* Begin *

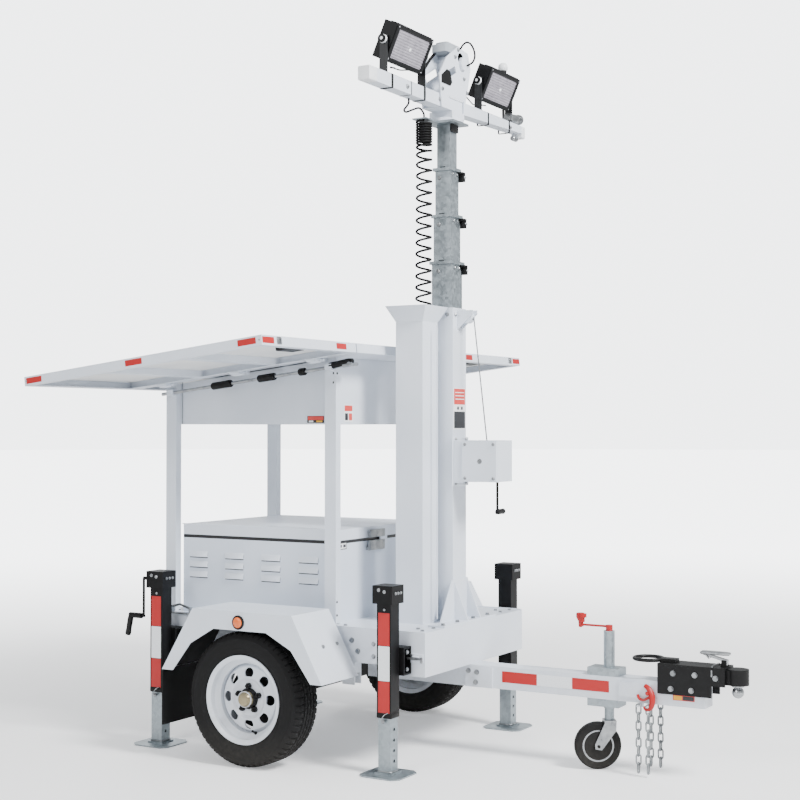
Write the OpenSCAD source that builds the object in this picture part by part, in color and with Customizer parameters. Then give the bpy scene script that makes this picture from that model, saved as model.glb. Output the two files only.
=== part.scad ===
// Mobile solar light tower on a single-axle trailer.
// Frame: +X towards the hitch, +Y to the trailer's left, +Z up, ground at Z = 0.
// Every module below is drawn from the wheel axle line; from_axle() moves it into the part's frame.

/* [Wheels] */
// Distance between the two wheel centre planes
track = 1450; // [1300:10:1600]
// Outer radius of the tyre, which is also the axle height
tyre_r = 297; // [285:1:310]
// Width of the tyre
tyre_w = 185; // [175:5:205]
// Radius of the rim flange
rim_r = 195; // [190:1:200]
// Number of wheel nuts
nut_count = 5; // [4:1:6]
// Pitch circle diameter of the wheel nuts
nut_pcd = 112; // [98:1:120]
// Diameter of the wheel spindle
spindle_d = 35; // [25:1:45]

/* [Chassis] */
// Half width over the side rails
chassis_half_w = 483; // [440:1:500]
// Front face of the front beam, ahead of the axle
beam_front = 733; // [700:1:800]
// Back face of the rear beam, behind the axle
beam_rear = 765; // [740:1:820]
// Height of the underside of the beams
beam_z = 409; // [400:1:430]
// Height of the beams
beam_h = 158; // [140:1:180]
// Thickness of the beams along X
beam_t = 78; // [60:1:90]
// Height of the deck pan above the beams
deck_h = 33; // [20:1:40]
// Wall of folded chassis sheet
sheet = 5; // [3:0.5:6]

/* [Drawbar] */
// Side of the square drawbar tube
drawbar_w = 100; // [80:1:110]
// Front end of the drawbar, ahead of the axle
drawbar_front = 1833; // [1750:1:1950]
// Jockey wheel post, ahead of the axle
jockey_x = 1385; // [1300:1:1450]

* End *

▸ **Task brief**
Quote each line of the listing above exactly.

▸ **Reply to the exercise**
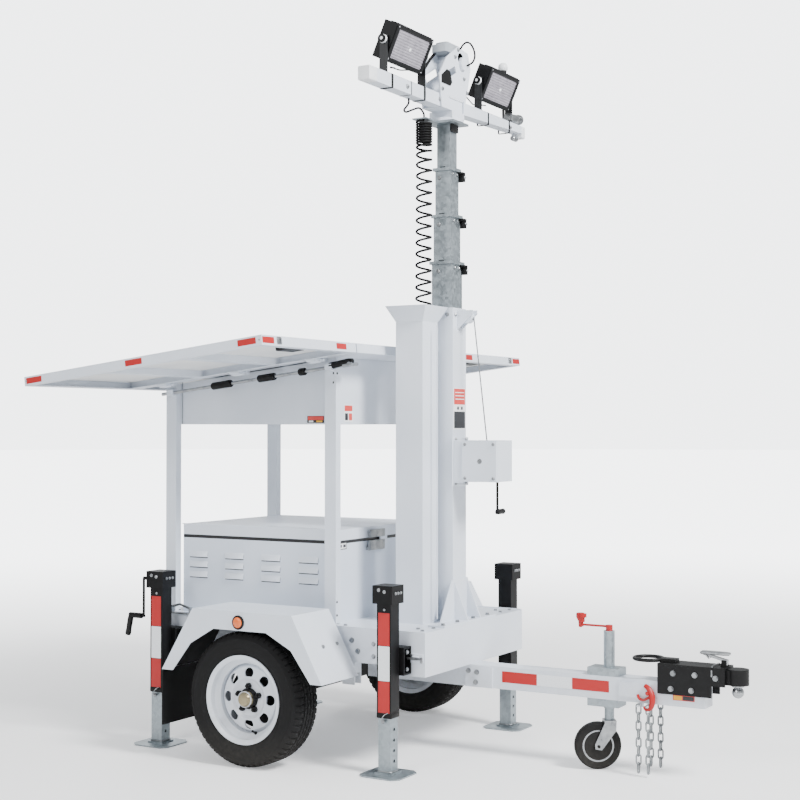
Write the OpenSCAD source that builds the object in this picture part by part, in color and with Customizer parameters. Then give the bpy scene script that makes this picture from that model, saved as model.glb. Output the two files only.
=== part.scad ===
// Mobile solar light tower on a single-axle trailer.
// Frame: +X towards the hitch, +Y to the trailer's left, +Z up, ground at Z = 0.
// Every module below is drawn from the wheel axle line; from_axle() moves it into the part's frame.

/* [Wheels] */
// Distance between the two wheel centre planes
track = 1450; // [1300:10:1600]
// Outer radius of the tyre, which is also the axle height
tyre_r = 297; // [285:1:310]
// Width of the tyre
tyre_w = 185; // [175:5:205]
// Radius of the rim flange
rim_r = 195; // [190:1:200]
// Number of wheel nuts
nut_count = 5; // [4:1:6]
// Pitch circle diameter of the wheel nuts
nut_pcd = 112; // [98:1:120]
// Diameter of the wheel spindle
spindle_d = 35; // [25:1:45]

/* [Chassis] */
// Half width over the side rails
chassis_half_w = 483; // [440:1:500]
// Front face of the front beam, ahead of the axle
beam_front = 733; // [700:1:800]
// Back face of the rear beam, behind the axle
beam_rear = 765; // [740:1:820]
// Height of the underside of the beams
beam_z = 409; // [400:1:430]
// Height of the beams
beam_h = 158; // [140:1:180]
// Thickness of the beams along X
beam_t = 78; // [60:1:90]
// Height of the deck pan above the beams
deck_h = 33; // [20:1:40]
// Wall of folded chassis sheet
sheet = 5; // [3:0.5:6]

/* [Drawbar] */
// Side of the square drawbar tube
drawbar_w = 100; // [80:1:110]
// Front end of the drawbar, ahead of the axle
drawbar_front = 1833; // [1750:1:1950]
// Jockey wheel post, ahead of the axle
jockey_x = 1385; // [1300:1:1450]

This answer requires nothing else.